The American Ornithological Society released its 2023 North American bird checklist supplement in July, and the update to the ornithological community’s official list of recognized species has a decidedly retro feel to it.
A headliner of the new update is the splitting of Northern Goshawk into two species—American Goshawk and Eurasian Goshawk. The split follows the recommendation of George Sangster, a researcher at the Naturalis Biodiversity Center in the Netherlands, who documented genetic and vocal differences among goshawks in North America and Eurasia. “American Goshawk” represents the return of a species name that was previously recognized from the 1880s to the mid-20th century.
The latest checklist supplement also turned back the clock on a yellow-olive Empidonax flycatcher, by lumping Pacific-slope Flycatcher and Cordilleran Flycatcher into a single species called Western Flycatcher. The lumping reverses an AOS North American Checklist Committee decision in 1989 that split the Western Flycatcher.

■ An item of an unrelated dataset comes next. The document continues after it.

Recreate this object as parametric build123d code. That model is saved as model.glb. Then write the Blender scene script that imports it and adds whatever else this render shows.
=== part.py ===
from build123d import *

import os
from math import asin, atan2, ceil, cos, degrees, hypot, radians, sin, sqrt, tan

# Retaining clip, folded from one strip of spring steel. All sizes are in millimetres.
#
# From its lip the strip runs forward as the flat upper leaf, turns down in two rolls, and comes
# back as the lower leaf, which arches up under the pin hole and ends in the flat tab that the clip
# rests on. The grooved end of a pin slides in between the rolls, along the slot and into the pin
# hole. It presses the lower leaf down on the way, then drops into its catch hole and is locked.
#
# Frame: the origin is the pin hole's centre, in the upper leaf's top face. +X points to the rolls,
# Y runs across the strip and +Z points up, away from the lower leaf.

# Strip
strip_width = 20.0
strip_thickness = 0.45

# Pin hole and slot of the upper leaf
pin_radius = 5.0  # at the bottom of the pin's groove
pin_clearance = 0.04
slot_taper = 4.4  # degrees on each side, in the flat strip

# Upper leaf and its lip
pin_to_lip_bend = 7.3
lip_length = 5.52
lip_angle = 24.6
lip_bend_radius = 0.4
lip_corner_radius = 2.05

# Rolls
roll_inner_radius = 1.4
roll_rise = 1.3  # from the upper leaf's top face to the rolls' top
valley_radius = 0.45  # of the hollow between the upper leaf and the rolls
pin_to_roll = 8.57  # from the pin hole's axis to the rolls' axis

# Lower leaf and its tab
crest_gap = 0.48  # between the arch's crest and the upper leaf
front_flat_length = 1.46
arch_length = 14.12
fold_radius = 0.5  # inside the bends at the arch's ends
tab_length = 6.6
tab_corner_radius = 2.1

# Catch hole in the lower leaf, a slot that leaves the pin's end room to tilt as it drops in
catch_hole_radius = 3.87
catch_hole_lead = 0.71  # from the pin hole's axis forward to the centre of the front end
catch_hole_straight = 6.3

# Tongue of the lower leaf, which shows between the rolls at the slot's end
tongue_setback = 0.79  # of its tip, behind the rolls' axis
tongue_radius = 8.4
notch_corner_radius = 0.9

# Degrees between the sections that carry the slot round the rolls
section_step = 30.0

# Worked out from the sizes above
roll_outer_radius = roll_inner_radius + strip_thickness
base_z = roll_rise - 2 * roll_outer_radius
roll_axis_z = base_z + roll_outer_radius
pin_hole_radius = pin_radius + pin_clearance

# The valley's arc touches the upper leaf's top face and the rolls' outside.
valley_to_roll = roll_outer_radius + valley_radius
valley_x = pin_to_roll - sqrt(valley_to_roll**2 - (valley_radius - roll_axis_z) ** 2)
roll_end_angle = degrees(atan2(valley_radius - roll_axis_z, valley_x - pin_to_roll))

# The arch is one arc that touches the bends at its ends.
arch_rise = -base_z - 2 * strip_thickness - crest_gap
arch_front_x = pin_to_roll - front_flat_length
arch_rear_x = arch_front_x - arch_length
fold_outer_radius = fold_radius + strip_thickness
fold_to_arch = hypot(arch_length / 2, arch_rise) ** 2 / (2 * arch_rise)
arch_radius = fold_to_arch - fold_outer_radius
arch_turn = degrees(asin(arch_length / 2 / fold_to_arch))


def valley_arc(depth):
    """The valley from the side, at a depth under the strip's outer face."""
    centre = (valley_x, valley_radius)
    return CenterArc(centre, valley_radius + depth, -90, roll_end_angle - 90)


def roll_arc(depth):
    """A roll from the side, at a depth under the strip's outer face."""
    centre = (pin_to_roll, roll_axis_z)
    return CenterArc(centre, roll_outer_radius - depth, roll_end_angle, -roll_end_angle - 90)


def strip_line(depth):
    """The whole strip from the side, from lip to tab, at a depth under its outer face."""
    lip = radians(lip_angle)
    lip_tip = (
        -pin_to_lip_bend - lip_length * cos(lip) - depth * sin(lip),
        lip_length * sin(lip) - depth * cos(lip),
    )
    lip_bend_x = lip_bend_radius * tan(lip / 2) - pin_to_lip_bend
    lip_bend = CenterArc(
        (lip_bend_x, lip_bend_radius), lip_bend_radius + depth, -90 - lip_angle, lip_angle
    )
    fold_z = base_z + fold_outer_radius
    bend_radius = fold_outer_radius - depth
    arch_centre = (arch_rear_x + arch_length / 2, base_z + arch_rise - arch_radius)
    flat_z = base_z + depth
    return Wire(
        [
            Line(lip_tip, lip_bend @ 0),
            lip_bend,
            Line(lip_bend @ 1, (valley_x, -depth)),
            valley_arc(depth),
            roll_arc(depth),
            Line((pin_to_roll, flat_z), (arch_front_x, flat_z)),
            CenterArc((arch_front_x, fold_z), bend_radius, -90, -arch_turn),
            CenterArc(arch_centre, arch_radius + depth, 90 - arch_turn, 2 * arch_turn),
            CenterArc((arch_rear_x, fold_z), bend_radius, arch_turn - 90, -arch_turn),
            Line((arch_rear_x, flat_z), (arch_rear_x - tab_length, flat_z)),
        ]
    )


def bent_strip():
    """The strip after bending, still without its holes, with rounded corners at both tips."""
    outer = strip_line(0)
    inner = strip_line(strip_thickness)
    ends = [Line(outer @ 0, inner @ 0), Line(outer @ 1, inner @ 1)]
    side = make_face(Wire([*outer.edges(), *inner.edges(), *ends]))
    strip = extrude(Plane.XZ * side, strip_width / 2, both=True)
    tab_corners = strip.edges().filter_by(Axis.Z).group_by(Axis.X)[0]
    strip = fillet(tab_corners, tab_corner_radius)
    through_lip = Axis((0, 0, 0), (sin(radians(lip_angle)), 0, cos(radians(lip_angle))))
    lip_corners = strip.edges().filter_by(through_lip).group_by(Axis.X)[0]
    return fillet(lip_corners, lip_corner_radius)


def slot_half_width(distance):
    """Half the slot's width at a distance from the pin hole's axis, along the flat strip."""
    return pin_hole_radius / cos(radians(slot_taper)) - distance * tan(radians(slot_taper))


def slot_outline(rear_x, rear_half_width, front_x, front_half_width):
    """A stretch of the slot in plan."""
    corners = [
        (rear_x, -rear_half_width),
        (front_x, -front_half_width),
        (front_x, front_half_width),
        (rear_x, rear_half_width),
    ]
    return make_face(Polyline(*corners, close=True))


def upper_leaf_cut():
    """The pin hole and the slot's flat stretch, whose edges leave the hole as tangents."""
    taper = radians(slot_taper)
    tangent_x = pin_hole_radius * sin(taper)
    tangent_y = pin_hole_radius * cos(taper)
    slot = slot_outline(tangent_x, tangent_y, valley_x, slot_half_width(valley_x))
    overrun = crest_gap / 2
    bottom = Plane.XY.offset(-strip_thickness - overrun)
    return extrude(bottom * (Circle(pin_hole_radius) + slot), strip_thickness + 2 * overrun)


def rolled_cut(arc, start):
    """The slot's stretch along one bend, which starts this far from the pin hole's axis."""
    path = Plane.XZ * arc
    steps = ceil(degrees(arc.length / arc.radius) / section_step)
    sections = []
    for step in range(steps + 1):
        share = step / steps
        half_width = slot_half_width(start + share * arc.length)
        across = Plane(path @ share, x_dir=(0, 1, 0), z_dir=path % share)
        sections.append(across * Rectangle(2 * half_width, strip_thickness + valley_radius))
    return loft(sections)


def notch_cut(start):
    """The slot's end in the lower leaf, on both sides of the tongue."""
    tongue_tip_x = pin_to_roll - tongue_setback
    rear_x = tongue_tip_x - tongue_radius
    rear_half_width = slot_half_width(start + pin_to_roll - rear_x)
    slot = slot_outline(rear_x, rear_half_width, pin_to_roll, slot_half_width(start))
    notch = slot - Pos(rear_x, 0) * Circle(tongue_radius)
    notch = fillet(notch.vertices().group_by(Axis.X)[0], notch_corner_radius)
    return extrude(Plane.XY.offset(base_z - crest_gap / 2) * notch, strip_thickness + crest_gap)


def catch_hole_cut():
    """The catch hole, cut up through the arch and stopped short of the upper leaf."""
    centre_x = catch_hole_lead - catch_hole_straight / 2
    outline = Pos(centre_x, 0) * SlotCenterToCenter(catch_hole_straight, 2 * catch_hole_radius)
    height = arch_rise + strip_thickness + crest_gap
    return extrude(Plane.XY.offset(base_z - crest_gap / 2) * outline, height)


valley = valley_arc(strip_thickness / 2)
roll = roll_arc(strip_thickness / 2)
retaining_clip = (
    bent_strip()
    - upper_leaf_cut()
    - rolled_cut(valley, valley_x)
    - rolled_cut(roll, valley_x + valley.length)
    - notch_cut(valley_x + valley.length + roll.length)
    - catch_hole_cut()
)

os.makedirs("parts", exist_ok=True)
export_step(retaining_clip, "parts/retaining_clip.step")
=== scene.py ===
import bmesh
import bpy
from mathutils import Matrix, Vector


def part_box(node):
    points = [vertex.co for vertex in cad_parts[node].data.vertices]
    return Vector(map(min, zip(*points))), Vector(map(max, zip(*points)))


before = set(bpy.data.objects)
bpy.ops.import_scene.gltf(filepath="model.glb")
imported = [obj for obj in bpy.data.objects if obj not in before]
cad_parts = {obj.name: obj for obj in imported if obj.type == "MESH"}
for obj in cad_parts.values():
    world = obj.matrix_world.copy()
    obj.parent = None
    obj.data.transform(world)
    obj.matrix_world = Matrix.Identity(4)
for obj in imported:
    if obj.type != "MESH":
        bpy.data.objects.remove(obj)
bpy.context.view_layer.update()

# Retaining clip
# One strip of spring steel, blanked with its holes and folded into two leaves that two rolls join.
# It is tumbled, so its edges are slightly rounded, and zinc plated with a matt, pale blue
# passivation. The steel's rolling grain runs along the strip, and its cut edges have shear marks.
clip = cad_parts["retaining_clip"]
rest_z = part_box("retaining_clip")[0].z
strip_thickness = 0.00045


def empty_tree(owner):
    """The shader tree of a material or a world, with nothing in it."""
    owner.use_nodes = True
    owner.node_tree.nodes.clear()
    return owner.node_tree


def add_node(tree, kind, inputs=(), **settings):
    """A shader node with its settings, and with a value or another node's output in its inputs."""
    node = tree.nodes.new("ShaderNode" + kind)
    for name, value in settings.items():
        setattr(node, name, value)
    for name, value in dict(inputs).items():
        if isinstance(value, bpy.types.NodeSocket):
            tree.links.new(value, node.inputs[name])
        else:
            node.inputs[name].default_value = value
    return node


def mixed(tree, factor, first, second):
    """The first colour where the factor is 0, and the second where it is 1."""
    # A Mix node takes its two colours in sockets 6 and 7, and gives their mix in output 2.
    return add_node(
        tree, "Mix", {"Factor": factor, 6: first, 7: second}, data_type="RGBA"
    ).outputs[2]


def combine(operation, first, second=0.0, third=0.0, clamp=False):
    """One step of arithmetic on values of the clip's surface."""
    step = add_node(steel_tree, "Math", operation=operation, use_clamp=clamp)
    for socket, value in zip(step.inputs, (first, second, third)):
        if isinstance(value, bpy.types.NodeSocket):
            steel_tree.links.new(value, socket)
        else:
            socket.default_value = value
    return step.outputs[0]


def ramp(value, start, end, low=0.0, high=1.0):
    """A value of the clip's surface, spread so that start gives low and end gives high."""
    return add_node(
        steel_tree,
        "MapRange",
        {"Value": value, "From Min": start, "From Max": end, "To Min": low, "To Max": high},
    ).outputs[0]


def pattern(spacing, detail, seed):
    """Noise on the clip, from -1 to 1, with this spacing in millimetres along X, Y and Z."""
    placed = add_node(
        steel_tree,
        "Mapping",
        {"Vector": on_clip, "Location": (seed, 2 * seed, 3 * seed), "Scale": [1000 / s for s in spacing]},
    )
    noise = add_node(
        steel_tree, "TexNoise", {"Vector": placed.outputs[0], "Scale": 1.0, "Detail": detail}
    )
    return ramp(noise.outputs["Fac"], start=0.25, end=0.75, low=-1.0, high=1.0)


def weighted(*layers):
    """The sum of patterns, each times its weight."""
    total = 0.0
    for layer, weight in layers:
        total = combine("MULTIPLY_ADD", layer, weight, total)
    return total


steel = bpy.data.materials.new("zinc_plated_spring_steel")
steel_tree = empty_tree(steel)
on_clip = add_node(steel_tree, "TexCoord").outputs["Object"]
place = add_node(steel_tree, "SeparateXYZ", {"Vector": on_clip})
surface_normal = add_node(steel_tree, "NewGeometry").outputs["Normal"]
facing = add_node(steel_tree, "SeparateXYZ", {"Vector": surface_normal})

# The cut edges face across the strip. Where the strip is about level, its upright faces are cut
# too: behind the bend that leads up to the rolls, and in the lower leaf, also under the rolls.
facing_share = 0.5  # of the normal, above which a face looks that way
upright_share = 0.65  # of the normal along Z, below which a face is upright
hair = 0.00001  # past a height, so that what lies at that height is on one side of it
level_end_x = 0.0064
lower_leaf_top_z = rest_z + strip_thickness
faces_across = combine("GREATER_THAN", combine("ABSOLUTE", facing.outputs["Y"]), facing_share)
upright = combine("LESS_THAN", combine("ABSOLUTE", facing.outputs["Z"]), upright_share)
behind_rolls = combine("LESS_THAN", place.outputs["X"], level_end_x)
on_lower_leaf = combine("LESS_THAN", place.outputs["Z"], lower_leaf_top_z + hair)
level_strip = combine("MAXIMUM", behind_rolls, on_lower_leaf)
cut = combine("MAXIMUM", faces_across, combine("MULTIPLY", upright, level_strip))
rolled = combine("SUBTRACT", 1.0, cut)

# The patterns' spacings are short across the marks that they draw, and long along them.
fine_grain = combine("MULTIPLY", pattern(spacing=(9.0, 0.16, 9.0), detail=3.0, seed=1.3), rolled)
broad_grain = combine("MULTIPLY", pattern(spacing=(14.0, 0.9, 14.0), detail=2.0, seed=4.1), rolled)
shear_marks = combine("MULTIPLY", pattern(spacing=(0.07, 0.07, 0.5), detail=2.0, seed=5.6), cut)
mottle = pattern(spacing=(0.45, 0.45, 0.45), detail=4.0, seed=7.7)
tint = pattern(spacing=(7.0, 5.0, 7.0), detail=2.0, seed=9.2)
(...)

Colorado-based researcher W. Alexander Hopping (a recent Cornell University graduate) and Ethan Linck, assistant professor at Montana State University, conducted the research that made the case for lumping the Western Flycatcher. They found that where both forms occur in southwestern Canada and the northwestern U.S., there are no consistent physical, vocal, or genetic differences.

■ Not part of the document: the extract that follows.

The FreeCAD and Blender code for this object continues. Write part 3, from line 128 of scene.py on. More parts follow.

Shawn Billerman, a Cornell Lab of Ornithology scientist who studies the process of speciation among birds, is a member of the AOS checklist committee that reviewed the flycatcher lumping proposal. He says that in the expansive area where the former Pacific-slope and Cordilleran Flycatchers overlap, “it’s impossible to tell them apart because the birds there are truly intermediate between the forms. You only have hybrids”—which means there is evidence of extensive interbreeding.
Several Caribbean bird species splits round out this year’s checklist supplement highlights, including newly recognized endemics for Cuba (Cuban Nightjar, Cuban Palm-Crow, and Cuban Bullfinch), Hispaniola (Hispaniolan Nightjar, Hispaniolan Palm-Crow, and Hispaniolan Euphonia), Puerto Rico (Puerto Rican Euphonia), and Grand Cayman (Grand Cayman Bullfinch).